# Data block:

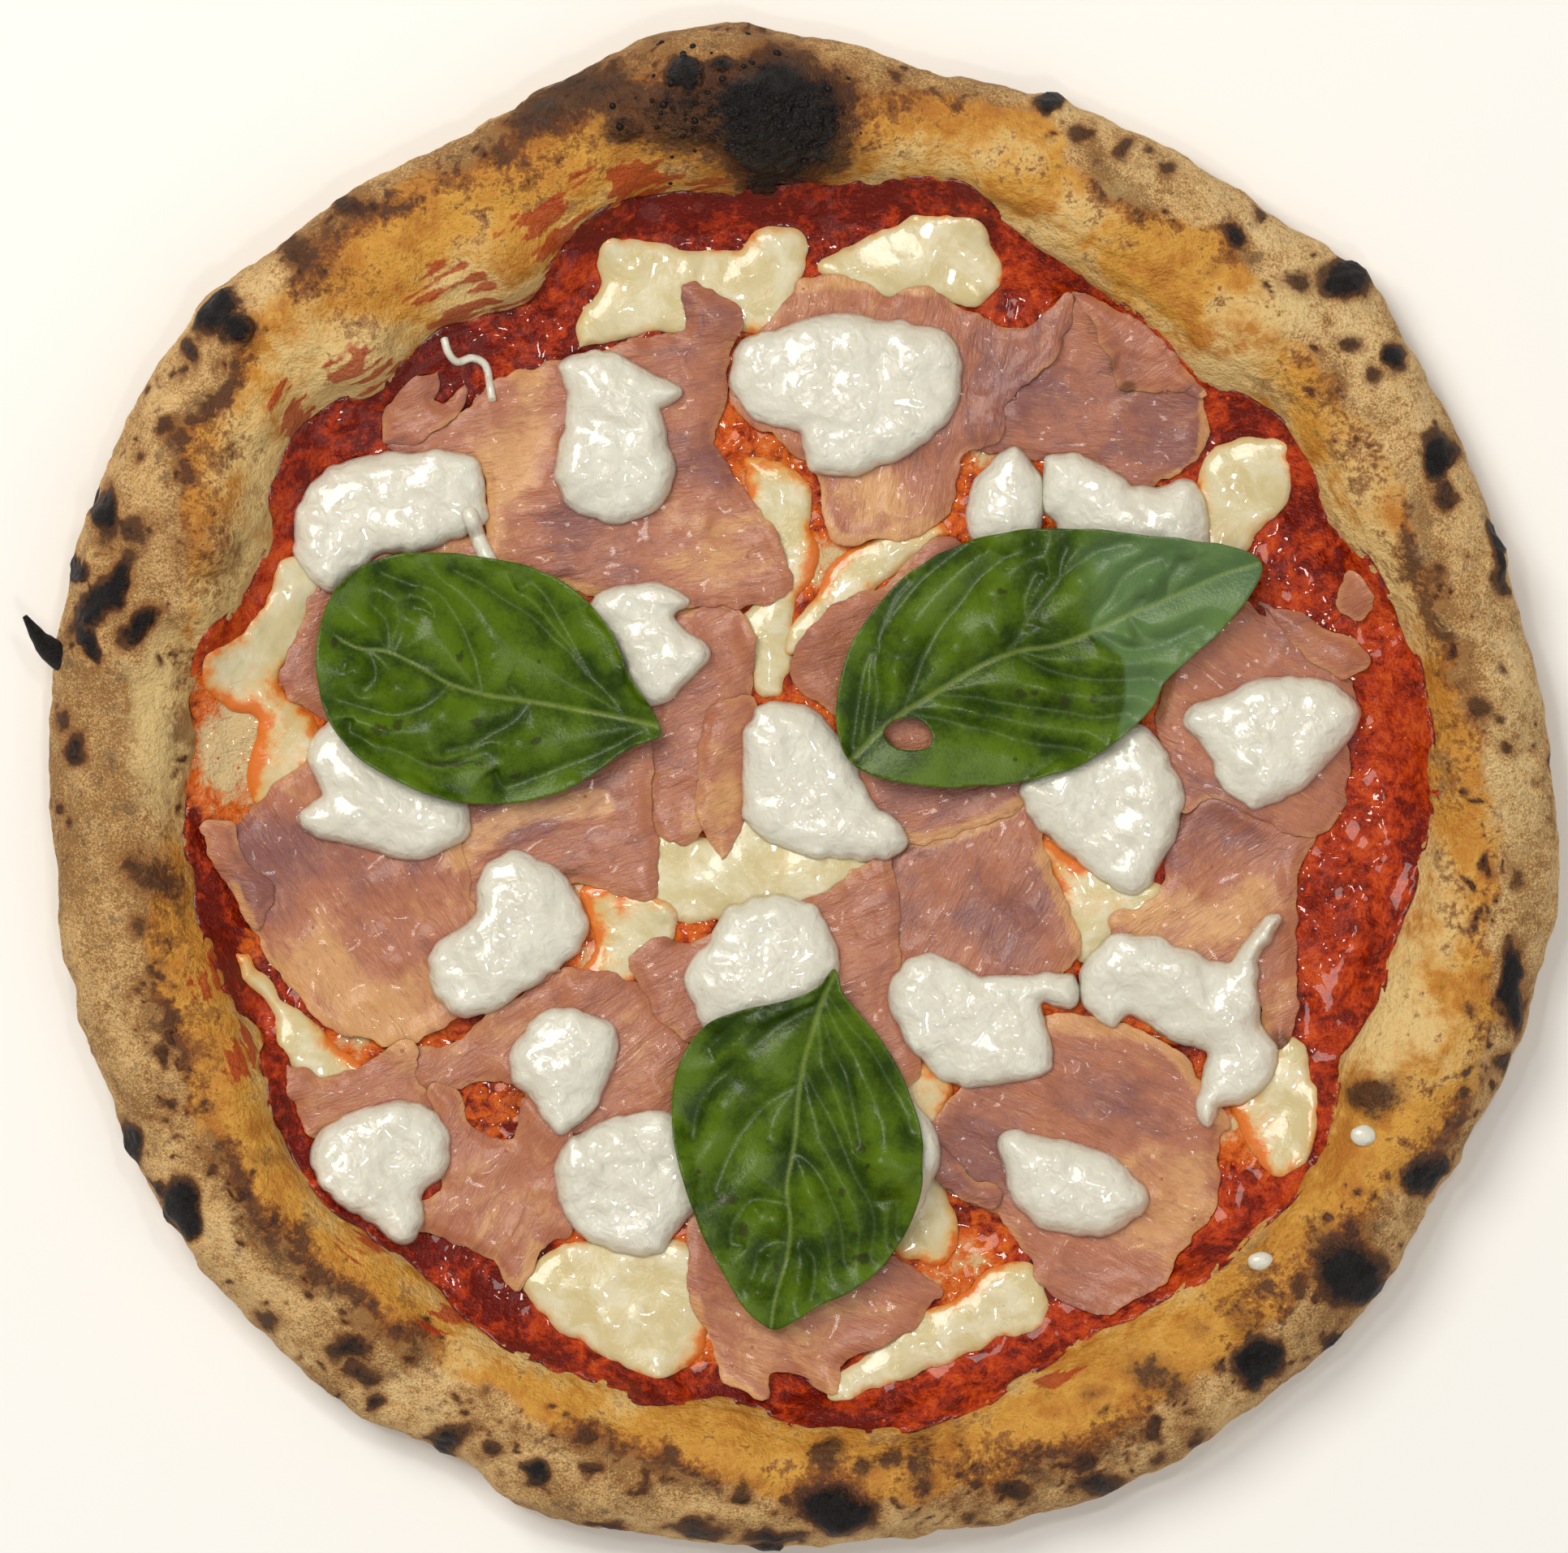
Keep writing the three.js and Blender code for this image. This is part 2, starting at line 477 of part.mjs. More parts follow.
// Delaunay triangles of the points, by adding them one at a time.
function delaunay(points) {
  const FAR = 1e4;
  const n = points.length;
  const all = [...points, new THREE.Vector2(-FAR, -FAR), new THREE.Vector2(FAR, -FAR),
    new THREE.Vector2(0, FAR)];
  let triangles = [withCircle([n, n + 1, n + 2], all)];
  points.forEach((p, i) => {
    const opened = triangles.filter((t) => t.centre.distanceToSquared(p) <= t.reach);
    triangles = triangles.filter((t) => t.centre.distanceToSquared(p) > t.reach);
    const sides = new Map();
    for (const [a, b] of opened.flatMap((t) => sidesOf(t.corners))) {
      const key = Math.min(a, b) + "," + Math.max(a, b);
      if (sides.has(key)) sides.delete(key);
      else sides.set(key, [a, b]);
    }
    for (const [a, b] of sides.values()) triangles.push(withCircle([a, b, i], all));
  });
  return triangles.map((t) => t.corners).filter((corners) => corners.every((k) => k < n));
}

// An outline, with an optional hole, as a flat mesh of points and triangles that face up.
function flatMesh(outline, spacing, seed, hole = []) {
  const draw = seededDraw(seed);
  const jitter = () => (draw() - 0.5) * 0.2 * spacing;
  const covers = (p) => isInside(p, outline) && !isInside(p, hole);
  const points = [...outline, ...hole];
  const isClear = (p) =>
    distanceToOutline(p, outline) > 0.5 * spacing && distanceToOutline(p, hole) > 0.5 * spacing;
  const box = new THREE.Box2().setFromPoints(outline);
  for (let row = 0; box.min.y + row * 0.87 * spacing < box.max.y; row++)
    for (let x = box.min.x + (row % 2) * 0.5 * spacing; x < box.max.x; x += spacing) {
      const p = new THREE.Vector2(x + jitter(), box.min.y + row * 0.87 * spacing + jitter());
      if (covers(p) && isClear(p)) points.push(p);
    }
  const middle = ([a, b, c]) =>
    points[a].clone().add(points[b]).add(points[c]).divideScalar(3);
  const facesUp = ([a, b, c]) =>
    points[b].clone().sub(points[a]).cross(points[c].clone().sub(points[a])) > 0;
  const triangles = delaunay(points)
    .filter((corners) => covers(middle(corners)))
    .map((corners) => (facesUp(corners) ? corners : corners.toReversed()));
  return { points, triangles };
}

// A solid with the flat mesh's plan: the same triangles above and below, and walls between them.
function slabGeometry({ points, triangles }, bottom, top) {
  const n = points.length;
  const positions = [top, bottom].flatMap((heights) =>
    points.flatMap((p, i) => [p.x, p.y, heights[i]]));
  const index = [];
  const open = new Map();
  for (const corners of triangles) {
    const [a, b, c] = corners;
    index.push(a, b, c, a + n, c + n, b + n);
    for (const [from, to] of sidesOf(corners)) {
      if (open.has(to + "," + from)) open.delete(to + "," + from);
      else open.set(from + "," + to, [from, to]);
    }
  }
  for (const [a, b] of open.values()) index.push(a, a + n, b + n, a, b + n, b);
  return indexedGeometry(positions, index);
}

// ---------------------------------------------------------------- the height map
// The height of the uppermost surface so far, on a square grid over the pizza.
const MAP_HALF = 160;
const MAP_CELLS = Math.round((2 * MAP_HALF) / MAP_CELL);
const cellMiddle = (i) => -MAP_HALF + (i + 0.5) * MAP_CELL;
const cellOf = (x) => Math.floor((x + MAP_HALF) / MAP_CELL);
const newMap = (height) => new Float32Array(MAP_CELLS * MAP_CELLS).fill(height);

// Calls visit(cell, weights) for every cell whose middle is in the triangle.
function visitCells([a, b, c], visit) {
  const EDGE = -0.02; // cells just outside count too
  const ab = b.clone().sub(a);
  const ac = c.clone().sub(a);
  const area = ab.cross(ac);
  const box = new THREE.Box2().setFromPoints([a, b, c]);
  for (let row = cellOf(box.min.y); row <= cellOf(box.max.y); row++)
    for (let column = cellOf(box.min.x); column <= cellOf(box.max.x); column++) {
      const p = new THREE.Vector2(cellMiddle(column), cellMiddle(row)).sub(a);
      const weights = [0, p.cross(ac) / area, ab.cross(p) / area];
      weights[0] = 1 - weights[1] - weights[2];
      if (weights.every((w) => w >= EDGE)) visit(row * MAP_CELLS + column, weights);
    }
}

const blend = (corners, weights, heights) =>
  corners.reduce((sum, k, i) => sum + weights[i] * heights[k], 0);

function raiseMap(map, { points, triangles }, heights) {
  for (const corners of triangles)
    visitCells(corners.map((k) => points[k]), (cell, weights) => {
      map[cell] = Math.max(map[cell], blend(corners, weights, heights));
    });
}

// The highest value in a cell and those round it, so that a steep edge is never cut.
function highestNear(map, cell) {
  const around = [];
  for (let row = -1; row <= 1; row++)
    for (let column = -1; column <= 1; column++)
      around.push(map[cell + row * MAP_CELLS + column]);
  return Math.max(...around);
}

// Heights smoothed over the flat mesh's neighbours. `settle` gives each new height from the old one
// and the mean of those round it.
function smoothHeights({ points, triangles }, heights, rounds, settle) {
  const neighbours = points.map(() => new Set());
  for (const [a, b] of triangles.flatMap(sidesOf)) {
    neighbours[a].add(b);
    neighbours[b].add(a);
  }
  let current = heights;
  for (let round = 0; round < rounds; round++) {
    const before = current;
    current = before.map((z, i) => {
      const around = [...neighbours[i]];
      const mean = around.reduce((sum, k) => sum + before[k], 0) / around.length;
      return settle(z, mean);
    });
  }
  return current;
}

// Lowers a flat mesh onto a floor. `stiffness` rounds carry it over small dips, and then its corners
// are raised until it is clear everywhere.
function drape(flat, floorAt, stiffness) {
  const CLEARING_ROUNDS = 60;
  const { points, triangles } = flat;
  const samples = [];
  for (const corners of triangles)
    visitCells(corners.map((k) => points[k]), (cell, weights) =>
      samples.push({ corners, weights, floor: floorAt(cell) }));
  const start = points.map((p) => floorAt(cellOf(p.y) * MAP_CELLS + cellOf(p.x)));
  const heights = smoothHeights(flat, start, stiffness, (z, mean) => Math.max(z, (z + mean) / 2));
  for (let round = 0; round < CLEARING_ROUNDS; round++)
    for (const { corners, weights, floor } of samples) {
      const lack = floor - blend(corners, weights, heights);
      if (lack <= 0) continue;
      const grip = weights.reduce((sum, w) => sum + w * w, 0);
      corners.forEach((k, i) => {
        heights[k] += (lack * Math.max(0, weights[i])) / grip;
      });
    }
  return heights;
}

// ---------------------------------------------------------------- laying the toppings
const pizza = new THREE.Group();
const surface = newMap(FLOOR_HEIGHT); // the top of all that is laid so far
const onSurface = (cell) => highestNear(surface, cell) + GAP;
const numbered = (kind, i) => kind + "_" + String(i + 1).padStart(2, "0");

function addMesh(name, geometry, material) {
  const mesh = new THREE.Mesh(geometry, material);
  mesh.name = name;
  pizza.add(mesh);
}

// A topping's outline, kept clear of the rim's inner wall.
function toppingOutline(points, perPoint = 2) {
  return closedCurve(points.map(toPlan), perPoint).map((p) => {
    const limit = reachAlong(innerEdge, p.angle()) - WALL_GAP;
    return p.length() > limit ? p.clone().setLength(limit) : p;
  });
}

// A rounded mound: thin at its edge, and full height from the shoulder inwards.
function moundThickness({ height, edge, shoulder }, p, outline) {
  const inward = Math.min(1, distanceToOutline(p, outline) / shoulder);
  return edge + (height - edge) * Math.sqrt(1 - (1 - inward) ** 2);
}

// Shallow waves over the plan, from 0 to 1.
const waves = (p, length) =>
  0.5 + 0.25 * Math.sin(p.x / length + 1.3) + 0.25 * Math.sin((p.y + 0.4 * p.x) / length);

function addLayer(name, flat, material, bottom, top) {
  addMesh(name, slabGeometry(flat, bottom, top), material);
  raiseMap(surface, flat, top);
}

function laySauce() {
  const outline = Array.from({ length: SAUCE_STATIONS }, (_, k) => {
    const angle = (k / SAUCE_STATIONS) * 2 * Math.PI;
    const reach = reachAlong(innerEdge, angle) - WALL_GAP;
    return new THREE.Vector2(reach * Math.cos(angle), reach * Math.sin(angle));
  });
  const flat = flatMesh(outline, SPACING.sauce, 1);
  const bottom = flat.points.map(() => FLOOR_HEIGHT + GAP);
  const top = flat.points.map((p, i) => bottom[i] + SAUCE_DEPTH + SAUCE_RIPPLE * waves(p, 9));
  addLayer("tomato_sauce", flat, FINISH.sauce, bottom, top);
}

// A soft mound that fills the dips under it: its top is a smooth cushion over an uneven base.
function layMound(name, points, shape, spacing, material, seed) {
  const BASE_ROUNDS = 6;
  const outline = toppingOutline(points);
  const flat = flatMesh(outline, spacing, seed);
  const bottom = drape(flat, onSurface, 0);
  const base = smoothHeights(flat, bottom, BASE_ROUNDS, (z, mean) => (z + mean) / 2);
  const top = flat.points.map((p, i) => {
    const cushion = base[i] + moundThickness(shape, p, outline) * (0.85 + 0.3 * waves(p, 5));
    return Math.max(cushion, bottom[i] + shape.edge);
  });
  addLayer(name, flat, material, bottom, top);
}

function layMozzarella(points, i) {
  const seed = 20 + i;
  const name = numbered("mozzarella", i);
  layMound(name, points, MOZZARELLA, SPACING.mozzarella, FINISH.mozzarella, seed);
}

function layDollop(points, i) {
  const seed = 120 + i;
  const name = numbered("stracciatella", i);
  layMound(name, points, DOLLOP, SPACING.dollop, FINISH.dollop, seed);
}

// A slice of ham. Its fold is a second layer that is one solid with it.
function layHam({ outline, fold }, i) {
  const flat = flatMesh(toppingOutline(outline), SPACING.ham, 50 + i);
  const bottom = drape(flat, onSurface, 2);
  const top = bottom.map((z) => z + HAM_THICKNESS);
  const slice = slabGeometry(flat, bottom, top);
  if (!fold) {
    addLayer(numbered("ham", i), flat, FINISH.ham, bottom, top);
    return;
  }
  const own = newMap(0);
  raiseMap(own, flat, top);
  const underFold = (cell) => Math.max(onSurface(cell), highestNear(own, cell) - FOLD_SUNK);
  const foldFlat = flatMesh(toppingOutline(fold), SPACING.ham, 80 + i);
  const foldBottom = drape(foldFlat, underFold, 0);
  const foldTop = foldBottom.map((z) => z + HAM_THICKNESS + FOLD_SUNK);
  const joined = toSolid(slice).add(toSolid(slabGeometry(foldFlat, foldBottom, foldTop)));
  addMesh(numbered("ham", i), toGeometry(joined), FINISH.ham);
  raiseMap(surface, flat, top);
  raiseMap(surface, foldFlat, foldTop);
}

// A leaf is a thin sheet, arched along its midrib.
function layLeaf({ name, outline, hole = [], midrib }, i) {
  const ARCH_REACH = 26; // how far from the midrib the arch dies out
  const rib = midrib.map(toPlan);
  const flat = flatMesh(toppingOutline(outline), SPACING.leaf, 160 + i, hole.map(toPlan));
  const bottom = drape(flat, onSurface, 6).map((z, k) => {
    const away = Math.min(1, distanceToLine(flat.points[k], rib) / ARCH_REACH);
    return z + LEAF_ARCH * (1 - away ** 2);
  });
  addLayer(name, flat, FINISH.leaf, bottom, bottom.map((z) => z + LEAF_THICKNESS));
}

addMesh("crust", crustGeometry(), FINISH.crust);
laySauce();
MOZZARELLA_PATCHES.forEach(layMozzarella);
HAM_SLICES.forEach(layHam);
STRACCIATELLA_DOLLOPS.forEach(layDollop);
BASIL_LEAVES.forEach(layLeaf);

// The origin is under the middle of the bounding box.
const middle = new THREE.Box3().setFromObject(pizza).getCenter(new THREE.Vector3());
pizza.position.set(-middle.x, -middle.y, 0);

export default pizza;
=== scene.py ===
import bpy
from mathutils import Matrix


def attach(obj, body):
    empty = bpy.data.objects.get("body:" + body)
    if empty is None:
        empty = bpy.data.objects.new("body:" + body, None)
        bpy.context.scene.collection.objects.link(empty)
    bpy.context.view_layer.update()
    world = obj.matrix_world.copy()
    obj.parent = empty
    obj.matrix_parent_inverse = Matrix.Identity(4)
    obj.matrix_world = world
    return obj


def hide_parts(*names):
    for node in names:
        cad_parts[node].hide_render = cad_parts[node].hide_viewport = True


bl_info = {
    "name": "Ham and Stracciatella Pizza",
    "version": (1, 0, 0),
    "blender": (4, 5, 0),
    "location": "3D View > Sidebar > Pizza",
    "description": "Bakes a pizza with a charred rim, sauce, mozzarella, ham, stracciatella and basil",
    "category": "Add Mesh",
}

import itertools
import math

import bpy
import numpy as np
from bpy.props import FloatProperty, FloatVectorProperty, IntProperty, PointerProperty
from mathutils import Vector
from mathutils.bvhtree import BVHTree
from mathutils.kdtree import KDTree
from mathutils.geometry import delaunay_2d_cdt

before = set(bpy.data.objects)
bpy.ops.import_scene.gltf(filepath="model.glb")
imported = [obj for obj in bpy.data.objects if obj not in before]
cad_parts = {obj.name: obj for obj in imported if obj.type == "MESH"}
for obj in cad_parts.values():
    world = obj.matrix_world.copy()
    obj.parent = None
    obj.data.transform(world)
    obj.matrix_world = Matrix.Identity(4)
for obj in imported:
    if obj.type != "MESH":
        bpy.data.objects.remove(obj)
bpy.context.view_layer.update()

MM = 0.001

# ---------------------------------------------------------------- the photograph's frame
# Places are written in pixels of the 1932 x 1913 photograph, which looks straight down.
PHOTO_WIDTH, PHOTO_HEIGHT = 1932, 1913
PHOTO_CENTRE = np.array([974.0, 963.0])
PHOTO_PIZZA_WIDTH = 1897
PIZZA_WIDTH = 316 * MM
PIXEL = PIZZA_WIDTH / PHOTO_PIZZA_WIDTH


def plan(pixels):
    """Photograph pixels as plan positions in metres."""
    offset = (np.atleast_2d(np.array(pixels, float)) - PHOTO_CENTRE) * PIXEL
    return offset * np.array([1, -1])


# The line on the rim between the golden inner side and the floured outer side, clockwise from the top.
GOLDEN_LINE = [
    (960, 120), (1130, 105), (1270, 140), (1330, 205), (1400, 255), (1500, 290), (1560, 370),
    (1600, 430), (1660, 500), (1710, 580), (1750, 700), (1785, 790), (1815, 900), (1838, 1020),
    (1840, 1190), (1825, 1290), (1785, 1390), (1735, 1450), (1670, 1510), (1600, 1590), (1530, 1650),
    (1450, 1710), (1370, 1765), (1290, 1805), (1150, 1835), (980, 1835), (850, 1810), (720, 1775),
    (560, 1690), (430, 1600), (330, 1510), (262, 1400), (205, 1270), (185, 1100), (235, 960),
    (215, 850), (230, 700), (220, 580), (290, 440), (390, 310), (530, 220), (690, 140), (830, 80),
]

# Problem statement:
How many of the lines in the listing above hold the word "names"? Report only that figure.

# Solution for this task:
2